**WHAT NEEDS TO BE DONE**
Copy out precisely the lines beginning at the line that contains "lean = (np.array(ROD_HEAD)" and ending at the line that contains "imported = [obj", including both.

**DATASET EXTRACT**
########

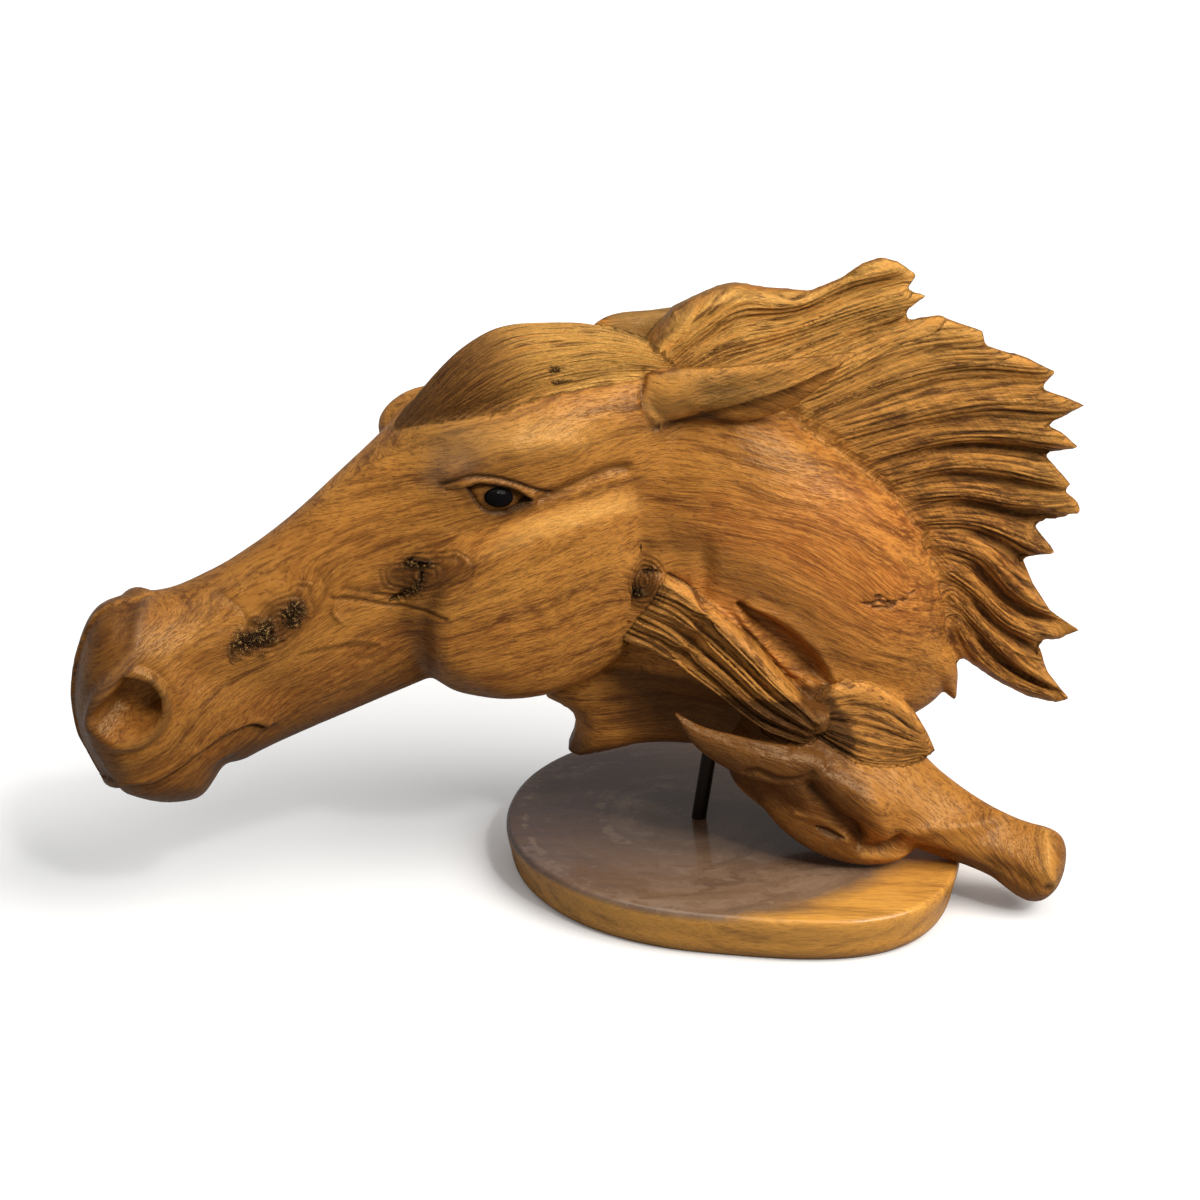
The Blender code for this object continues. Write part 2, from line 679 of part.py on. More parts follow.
def apply_modifiers(obj):
    graph = bpy.context.evaluated_depsgraph_get()
    graph.update()
    mesh = bpy.data.meshes.new_from_object(obj.evaluated_get(graph))
    obj.modifiers.clear()
    old = obj.data
    obj.data = mesh
    bpy.data.meshes.remove(old)


def soften(obj, rounds):
    smooth = obj.modifiers.new("soften", "SMOOTH")
    smooth.factor = 0.5
    smooth.iterations = rounds


def fuse(obj, voxel, rounds):
    """Joins overlapping shapes into one skin and softens it."""
    remesh = obj.modifiers.new("fuse", "REMESH")
    remesh.mode = "VOXEL"
    remesh.voxel_size = voxel * MM
    soften(obj, rounds)
    apply_modifiers(obj)


def normals_of(mesh):
    normals = np.empty(len(mesh.vertices) * 3)
    mesh.vertex_normals.foreach_get("vector", normals)
    return normals.reshape(-1, 3)


def horse_carving(collection):
    horse, foal = horse_frame(), foal_frame()
    body = make_object("body", *join(broad_forms(horse, foal)), collection)
    fuse(body, CARVING_VOXEL, 8)
    points, faces = mesh_arrays(body.data)
    forms = [(points / MM, faces)] + hair_forms(horse, CARVING_VOXEL)
    bpy.data.objects.remove(body)
    obj = make_object("horse_carving", *join(forms), collection)
    fuse(obj, CARVING_VOXEL, 1)
    points = mesh_arrays(obj.data)[0] / MM
    normals = normals_of(obj.data)
    push = carve_horse_face(points, normals, horse)
    push += carve_foal_face(points, normals)
    push += carve_far_ear(points, normals)
    points += normals * push[:, None]
    obj.data.vertices.foreach_set("co", (points * MM).ravel())
    obj.data.update()
    reduce = obj.modifiers.new("reduce", "DECIMATE")
    reduce.ratio = min(1.0, CARVING_TRIANGLES / (2 * len(obj.data.polygons)))
    reduce.use_collapse_triangulate = True
    apply_modifiers(obj)
    obj.data.shade_smooth()
    obj.data.set_sharp_from_angle(angle=math.radians(40))
    return obj


def eye_bead(name, frame, side, swelling, collection):
    """An oval bead, longer along the eye's slit; side is -1 for the near eye."""
    turn = Matrix((frame.along, frame.dorsal, frame.far)).transposed().to_4x4()
    slit = Matrix.Rotation(EYE_TURN, 4, "Z")
    place = frame.world(EYE_AT[0], EYE_AT[1], side * EYE_SIDE) * MM
    bpy.ops.mesh.primitive_uv_sphere_add(segments=16, ring_count=10, radius=1.0)
    bead = bpy.context.object
    bead.name = name
    bead.data.transform(Matrix.Diagonal((*((size + swelling) * MM for size in BEAD_HALF), 1.0)))
    bead.data.transform(turn @ slit)
    bead.data.transform(Matrix.Translation(Vector(place)))
    bead.data.shade_smooth()
    move_to(bead, collection)
    return bead


def move_to(obj, collection):
    for each in list(obj.users_collection):
        each.objects.unlink(obj)
    collection.objects.link(obj)


def base_outline(z, inset, steps=64):
    """The slab's outline at a height, drawn in by an amount."""
    angle = np.linspace(0, 2 * math.pi, steps, endpoint=False)
    square = np.where(np.cos(angle) > 0, BASE_SQUARENESS, BASE_SQUARENESS_LEFT)
    x = (BASE_HALF_LENGTH - inset) * power(np.cos(angle), 2 / square)
    y = (BASE_HALF_DEPTH - inset) * power(np.sin(angle), 2 / square)
    turned_x = BASE_CENTRE[0] + x * math.cos(BASE_TURN) - y * math.sin(BASE_TURN)
    turned_y = BASE_CENTRE[1] + x * math.sin(BASE_TURN) + y * math.cos(BASE_TURN)
    return np.stack([turned_x, turned_y, np.full(steps, z)], axis=1)


def wooden_base(collection):
    rings = [base_outline(z, inset) for z, inset in BASE_PROFILE]
    obj = make_object("wooden_base", *mesh_from_rings(rings), collection)
    obj.data.shade_smooth()
    obj.data.set_sharp_from_angle(angle=math.radians(35))
    return obj


def cylinder_between(name, foot, head, radius, collection, sides=32):
    foot, head = Vector(foot) * MM, Vector(head) * MM
    bpy.ops.mesh.primitive_cylinder_add(
        vertices=sides, radius=radius * MM, depth=(head - foot).length
    )
    obj = bpy.context.object
    obj.name = name
    obj.location = (foot + head) / 2
    obj.rotation_mode = "QUATERNION"
    obj.rotation_quaternion = (head - foot).to_track_quat("Z", "Y")
    obj.data.shade_smooth()
    obj.data.set_sharp_from_angle(angle=math.radians(35))
    move_to(obj, collection)
    return obj


def as_cutter(obj):
    obj.hide_render = True
    obj.display_type = "WIRE"
    return obj


def cut(obj, cutter):
    boolean = obj.modifiers.new("cut_" + cutter.name, "BOOLEAN")
    boolean.operation = "DIFFERENCE"
    boolean.solver = "EXACT"
    boolean.object = cutter


def finish(obj, name, colour, roughness, metallic=0.0):
    material = bpy.data.materials.new(name)
    material.use_nodes = True
    shader = material.node_tree.nodes["Principled BSDF"]
    shader.inputs["Base Color"].default_value = (*colour, 1.0)
    shader.inputs["Roughness"].default_value = roughness
    shader.inputs["Metallic"].default_value = metallic
    obj.data.materials.clear()
    obj.data.materials.append(material)


def main():
    for obj in list(bpy.data.objects):
        bpy.data.objects.remove(obj)
    parts = bpy.data.collections.new("driftwood_horse_head")
    cutters = bpy.data.collections.new("cutters")
    bpy.context.scene.collection.children.link(parts)
    bpy.context.scene.collection.children.link(cutters)
    carving = horse_carving(parts)
    base = wooden_base(parts)
    rod = cylinder_between("support_rod", ROD_FOOT, ROD_HEAD, ROD_RADIUS, parts)
    finish(carving, "carved_hardwood", (0.36, 0.17, 0.06), 0.38)
    finish(base, "polished_slab", (0.24, 0.13, 0.08), 0.22)
    finish(rod, "dark_steel", (0.03, 0.028, 0.025), 0.4, 1.0)

    lean = (np.array(ROD_HEAD) - ROD_FOOT) / np.linalg.norm(np.array(ROD_HEAD) - ROD_FOOT)
    socket = cylinder_between(
        "rod_socket", ROD_FOOT - FIT_GAP * lean, ROD_HEAD + FIT_GAP * lean,
        ROD_RADIUS + FIT_GAP, cutters,
    )
    as_cutter(socket)
    cut(carving, socket)
    cut(base, socket)
    for name, side in (("left_eye_bead", -1), ("right_eye_bead", 1)):
        bead = eye_bead(name, horse_frame(), side, 0.0, parts)
        finish(bead, "black_bead", (0.004, 0.004, 0.005), 0.05)
        pocket = as_cutter(eye_bead(name + "_pocket", horse_frame(), side, FIT_GAP, cutters))
        cut(carving, pocket)


if __name__ == "__main__":
    main()
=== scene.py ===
"""Carved wooden horse's head with a foal's head below it, on a steel rod and a wooden base.

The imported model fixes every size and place. This script builds the looks around it: the carving
with its strands of hair, eyelids, knots and grain, the polished base, the eye beads and the rod's
finish. Shapes are worked out in millimetres and written in metres.
"""

import json
import math

import bmesh
import bpy
import numpy as np
from bpy.props import FloatProperty, FloatVectorProperty, IntProperty, PointerProperty
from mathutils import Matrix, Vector

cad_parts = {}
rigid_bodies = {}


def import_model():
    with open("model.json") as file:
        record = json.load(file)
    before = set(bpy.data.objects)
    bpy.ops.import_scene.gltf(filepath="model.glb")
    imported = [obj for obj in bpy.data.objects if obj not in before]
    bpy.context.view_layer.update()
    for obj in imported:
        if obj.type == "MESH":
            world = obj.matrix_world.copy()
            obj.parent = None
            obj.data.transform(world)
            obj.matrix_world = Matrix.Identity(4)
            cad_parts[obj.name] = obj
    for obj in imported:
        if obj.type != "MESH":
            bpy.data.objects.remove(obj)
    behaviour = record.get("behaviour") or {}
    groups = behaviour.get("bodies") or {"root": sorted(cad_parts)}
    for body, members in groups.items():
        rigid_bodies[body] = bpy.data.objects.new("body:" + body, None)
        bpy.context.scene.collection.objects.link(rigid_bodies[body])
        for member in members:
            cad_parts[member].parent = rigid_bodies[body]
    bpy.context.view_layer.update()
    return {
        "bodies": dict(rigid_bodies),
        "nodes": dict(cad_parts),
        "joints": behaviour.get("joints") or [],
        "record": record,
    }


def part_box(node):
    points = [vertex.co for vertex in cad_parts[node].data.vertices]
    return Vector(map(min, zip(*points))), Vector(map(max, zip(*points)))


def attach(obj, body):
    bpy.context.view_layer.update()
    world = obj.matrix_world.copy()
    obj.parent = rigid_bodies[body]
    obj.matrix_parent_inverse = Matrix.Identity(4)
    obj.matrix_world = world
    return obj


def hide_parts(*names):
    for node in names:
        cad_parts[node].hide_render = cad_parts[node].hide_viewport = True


bl_info = {
    "name": "Carved Horse Head",
    "version": (1, 0, 0),
    "blender": (4, 5, 0),
    "location": "3D View > Sidebar > Carving",
    "description": "Builds a varnished horse's head of carved wood on its rod and base",
    "category": "Object",
}

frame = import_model()

MM = 0.001
BODY = "root"

# Horse's head: its own frame runs from the poll (a = 0) along the nose, with d towards the
# forehead and l towards the far cheek
HEAD_YAW = math.radians(18)
HEAD_PITCH = math.radians(22)
HEAD_POLL = (-41.0, 12.0, 215.0)

# Foal's head: the same kind of frame, rolled so that its forehead faces the viewer
FOAL_POLL = (31.0, -46.0, 95.0)
FOAL_NOSE = (163.0, -63.0, 28.0)
FOAL_ROLL = math.radians(32)
VIEW_TILT = math.radians(21)

# The middle plane of the neck and mane
MIDDLE = 12.0


def through(stations):
    """A smooth function through (position, value) pairs, flat beyond its ends."""
    at = np.array([s[0] for s in stations], float)
    value = np.array([s[1] for s in stations], float)
    slope = np.gradient(value, at)

    def curve(x):
        x = np.clip(np.asarray(x, float), at[0], at[-1])
        i = np.clip(np.searchsorted(at, x) - 1, 0, len(at) - 2)
        h = at[i + 1] - at[i]
        t = (x - at[i]) / h
        return (
            value[i] * (1 + 2 * t) * (1 - t) ** 2
            + slope[i] * h * t * (1 - t) ** 2
            + value[i + 1] * t * t * (3 - 2 * t)
            + slope[i + 1] * h * t * t * (t - 1)
        )

    return curve


def evenly(values):
    """A smooth function of a share from 0 to 1 through evenly spaced values."""
    return through(list(zip(np.linspace(0, 1, len(values)), values)))


def smooth_path(points, count):
    """count points along a smooth curve through the given points."""
    points = np.array(points, float)
    steps = np.r_[0, np.cumsum(np.linalg.norm(np.diff(points, axis=0), axis=1))]
    where = np.linspace(0, steps[-1], count)
    columns = [through(list(zip(steps, points[:, k])))(where) for k in range(points.shape[1])]
    return np.stack(columns, axis=1)


def ramp(value, low, high):
    """0 below low, 1 above high, and smooth between."""
    t = np.clip((value - low) / (high - low), 0, 1)
    return t * t * (3 - 2 * t)


def bump(distance, width):
    """1 at no distance, falling smoothly to 0 beyond a width."""
    return np.exp(-((distance / width) ** 2))


def most(*values):
    """The highest of several values at each point."""
    return np.maximum.reduce(values)


def power(value, exponent):
    """A power that keeps the sign, for cross-sections between a circle and a square."""
    return np.sign(value) * np.abs(value) ** exponent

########

**EXERCISE OUTPUT**
    lean = (np.array(ROD_HEAD) - ROD_FOOT) / np.linalg.norm(np.array(ROD_HEAD) - ROD_FOOT)
    socket = cylinder_between(
        "rod_socket", ROD_FOOT - FIT_GAP * lean, ROD_HEAD + FIT_GAP * lean,
        ROD_RADIUS + FIT_GAP, cutters,
    )
    as_cutter(socket)
    cut(carving, socket)
    cut(base, socket)
    for name, side in (("left_eye_bead", -1), ("right_eye_bead", 1)):
        bead = eye_bead(name, horse_frame(), side, 0.0, parts)
        finish(bead, "black_bead", (0.004, 0.004, 0.005), 0.05)
        pocket = as_cutter(eye_bead(name + "_pocket", horse_frame(), side, FIT_GAP, cutters))
        cut(carving, pocket)


if __name__ == "__main__":
    main()
=== scene.py ===
"""Carved wooden horse's head with a foal's head below it, on a steel rod and a wooden base.

The imported model fixes every size and place. This script builds the looks around it: the carving
with its strands of hair, eyelids, knots and grain, the polished base, the eye beads and the rod's
finish. Shapes are worked out in millimetres and written in metres.
"""

import json
import math

import bmesh
import bpy
import numpy as np
from bpy.props import FloatProperty, FloatVectorProperty, IntProperty, PointerProperty
from mathutils import Matrix, Vector

cad_parts = {}
rigid_bodies = {}


def import_model():
    with open("model.json") as file:
        record = json.load(file)
    before = set(bpy.data.objects)
    bpy.ops.import_scene.gltf(filepath="model.glb")
    imported = [obj for obj in bpy.data.objects if obj not in before]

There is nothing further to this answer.